First, we will discuss the steps required to set up the different components. All components are available via Docker. Therefore, these components can be started using the Docker-Compose file available here:
- Update the .env file with your settings:
PUBLIC_HOSTNAME: Enter the hostname/IP address of your Docker engine. Do not uselocalhost.
- Run the Docker-Compose file:
docker-compose pull
docker-compose up --build
- Wait until all containers are up and running. This may take some minutes.
Open the Quantum Workflow Modeler using the following URL: localhost:8080
Afterwards, the following screen should be displayed:
Open the example workflow model available here using the Quantum Workflow Modeler.
For this, click on Open in the top-left corner, and afterwards, select the workflow model in the dialogue Open File....
Then, the following screen is displayed:
The Quantum Workflow Modeler is pre-configured with the endpoints of the workflow engine and the QRM repository.

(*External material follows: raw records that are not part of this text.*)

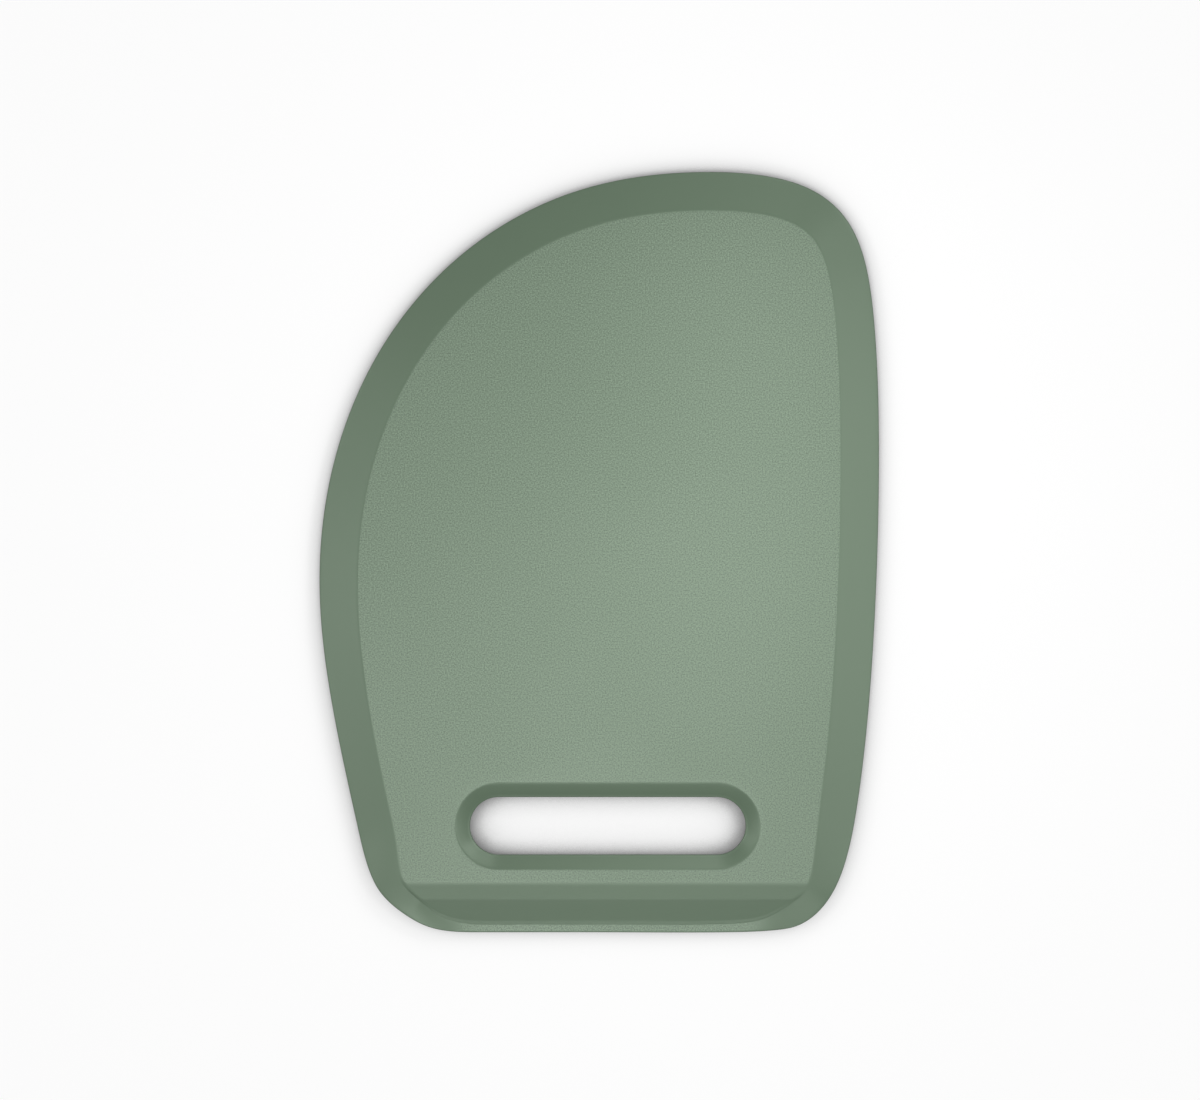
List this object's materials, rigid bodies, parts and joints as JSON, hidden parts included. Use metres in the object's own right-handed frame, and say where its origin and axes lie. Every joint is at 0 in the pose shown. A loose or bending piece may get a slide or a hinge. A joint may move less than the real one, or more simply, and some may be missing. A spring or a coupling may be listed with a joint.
{
  "type": "dough scraper",
  "caption": "Flat D-shaped dough scraper with bevelled curved edge, straight scraping lip and hanging slot.",
  "frame": {"origin": "middle of the outline's box, on the back face that the scraper lies on", "axes": "+Z out of the front face, +Y from the straight scraping edge to the top of the curve, +X to the right seen from the front"},
  "size_m": [0.1178, 0.1601, 0.006],
  "materials": {
    "overmould": "matt sage-green silicone, finely grained on the flat faces and the lip, smoother on the bevels",
    "core_plate": "plain moulded nylon, hidden inside the body"
  },
  "bodies": {
    "root": {"overmould": "overmould", "core_plate": "core_plate"}
  },
  "joints": []
}
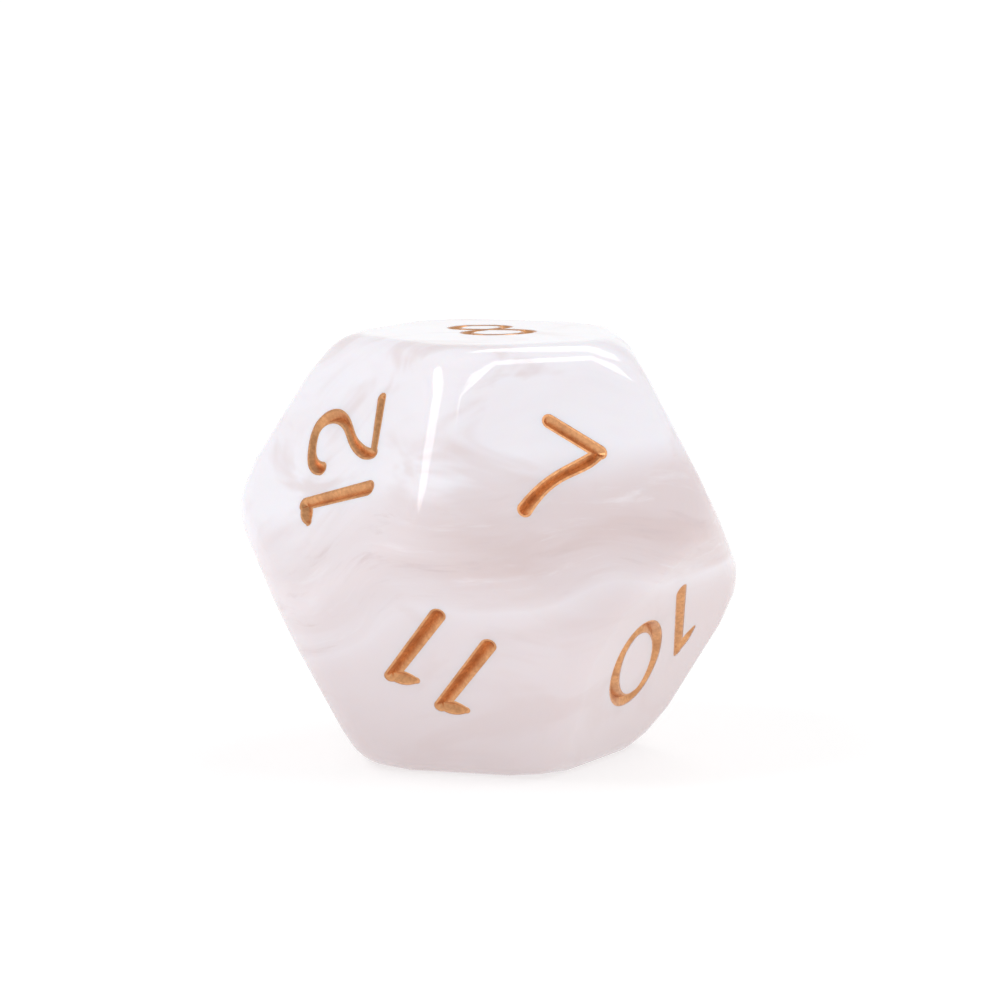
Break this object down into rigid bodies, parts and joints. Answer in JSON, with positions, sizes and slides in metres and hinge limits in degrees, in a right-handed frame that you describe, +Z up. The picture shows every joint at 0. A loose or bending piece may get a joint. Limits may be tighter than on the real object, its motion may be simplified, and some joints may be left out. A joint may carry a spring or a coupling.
{
  "type": "polyhedral die",
  "caption": "Rounded regular dodecahedron of pearl-white resin with a gold-painted numeral in a V groove on every face.",
  "frame": {"origin": "centre of the face that the die rests on (the 5)", "axes": "+Z straight up through the opposite face (the 8); the 11 faces -Y"},
  "size_m": [0.0212, 0.0218, 0.0185],
  "materials": {
    "pearl_resin": "polished, white pearl swirls in a milky translucent resin",
    "gold_paint": "thin metallic gold-bronze paint, satin, on the walls of the numeral grooves"
  },
  "bodies": {
    "root": {"die_body": "pearl_resin", "paint_1": "gold_paint", "paint_2": "gold_paint", "paint_3": "gold_paint", "paint_4": "gold_paint", "paint_5": "gold_paint", "paint_6": "gold_paint", "paint_6_dot": "gold_paint", "paint_7": "gold_paint", "paint_8": "gold_paint", "paint_9": "gold_paint", "paint_9_dot": "gold_paint", "paint_10_one": "gold_paint", "paint_10_zero": "gold_paint", "paint_11_first": "gold_paint", "paint_11_second": "gold_paint", "paint_12_one": "gold_paint", "paint_12_two": "gold_paint"}
  },
  "joints": []
}
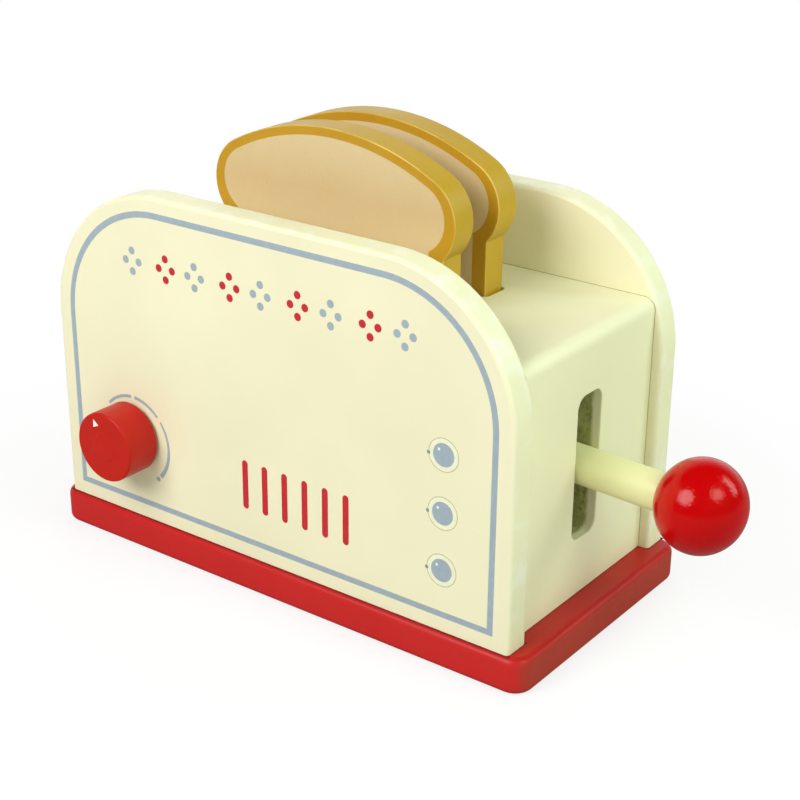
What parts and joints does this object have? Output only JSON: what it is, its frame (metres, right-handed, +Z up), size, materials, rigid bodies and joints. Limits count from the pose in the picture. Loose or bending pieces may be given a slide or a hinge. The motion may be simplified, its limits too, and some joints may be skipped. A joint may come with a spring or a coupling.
{
  "type": "toy toaster",
  "caption": "Wooden toy toaster on a red base: slices of toast stand in slots on a sprung lift that a ball lever moves; a round knob turns on the front.",
  "frame": {"origin": "on the base board's underside, below the middle of the box", "axes": "+X towards the ball lever, -Y towards the printed front panel with the knob, +Z up"},
  "size_m": [0.2901, 0.1329, 0.184],
  "materials": {
    "cream_paint": "satin paint over wood",
    "red_paint": "satin paint over wood",
    "gloss_red_paint": "gloss paint over wood",
    "crust_paint": "satin paint over wood, with a pale print on each face",
    "bare_wood": "sanded, unpainted",
    "spring_steel": "drawn wire",
    "screw_steel": "zinc plated"
  },
  "bodies": {
    "root": {"base_board": "red_paint", "front_panel": "cream_paint", "rear_panel": "cream_paint", "left_end_board": "cream_paint", "right_end_board": "cream_paint", "top_board": "cream_paint", "panel_dowels": "bare_wood", "top_board_dowels": "bare_wood", "base_screws": "screw_steel", "left_guide_dowel": "bare_wood", "right_guide_dowel": "bare_wood", "left_spring": "spring_steel", "right_spring": "spring_steel", "knob_washer": "bare_wood"},
    "lift": {"lift_block": "bare_wood", "lever_rod": "cream_paint", "lever_ball": "gloss_red_paint", "lever_screw": "screw_steel", "spring_washers": "screw_steel"},
    "knob": {"knob": "red_paint", "knob_axle": "red_paint", "knob_collar": "bare_wood"},
    "toast_front": {"toast_front": "crust_paint"},
    "toast_rear": {"toast_rear": "crust_paint"}
  },
  "joints": [
    {"name": "lift_slide", "type": "slide", "parent": "root", "child": "lift", "axis": [0, 0, 1], "range_m": [-0.0215, 0.0215], "stiffness_N_per_m": 510, "springref_m": 0.0049, "deforming": ["left_spring", "right_spring"]},
    {"name": "toast_front_lift", "type": "slide", "parent": "lift", "child": "toast_front", "axis": [0, 0, 1], "range_m": [0, 0.09]},
    {"name": "toast_rear_lift", "type": "slide", "parent": "lift", "child": "toast_rear", "axis": [0, 0, 1], "range_m": [0, 0.09]},
    {"name": "knob_turn", "type": "hinge", "parent": "root", "child": "knob", "pos_m": [-0.0733, -0.0575, 0.0513], "axis": [0, -1, 0], "continuous": true}
  ]
}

To check these settings, click on Configuration in the toolbar, opening the config pop-up:
Please verify that the different configuration properties are set to the following values. Thereby, $IP has to be replaced with the IP-address of the Docker engine used for the setup described above:
- Under
Editor:Camunda Engine Endpoint: http://$IP:8080/engine-rest
- Under
QRM Data:QRM Repository User: UST-QuAntiLQRM Repository Name: QuantME-UseCasesQRM Repository Path: 2023-ccis/qrms
The imported workflows starts of with a warm-starting task, which is used to approximate a solution that is incorporated into the quantum circuit to facilitate the search for the optimal solution. Next, it generates a parameterized QAOA circuit for MaxCut. This circuit, is then cut into smaller sub-circuits by the circuit cutting sub-process, which are subsequently executed. Afterwards, the results of the sub-circuits are combined to construct the original circuit's result. This result is evaluated and used to optimize the QAOA parameters, starting another iteration of the loop. Once the optimization is converged, the result is returned to the user for analysis.
QuantME4VQA enables the configuration of the warm-starting, optimization and circuit-cutting via the properties panel (see on the right).
To execute the workflow, the QuantME and QuantME4VAR modeling constructs must be replaced by standard-compliant BPMN modeling constructs.
Therefore, click on the Transform Workflow button.
The resulting native workflow model, that will automatically be opened in a new tab, is displayed below. For example, the Warm-Starting Task and Quantum Circuit Loading Task are replaced by two Service Tasks invoking the corresponding services of the Quokka ecosystem based on the configuration attributes. Additionally, new Service Tasks are inserted to split the quantum circuit, as well as to combine the results after the execution.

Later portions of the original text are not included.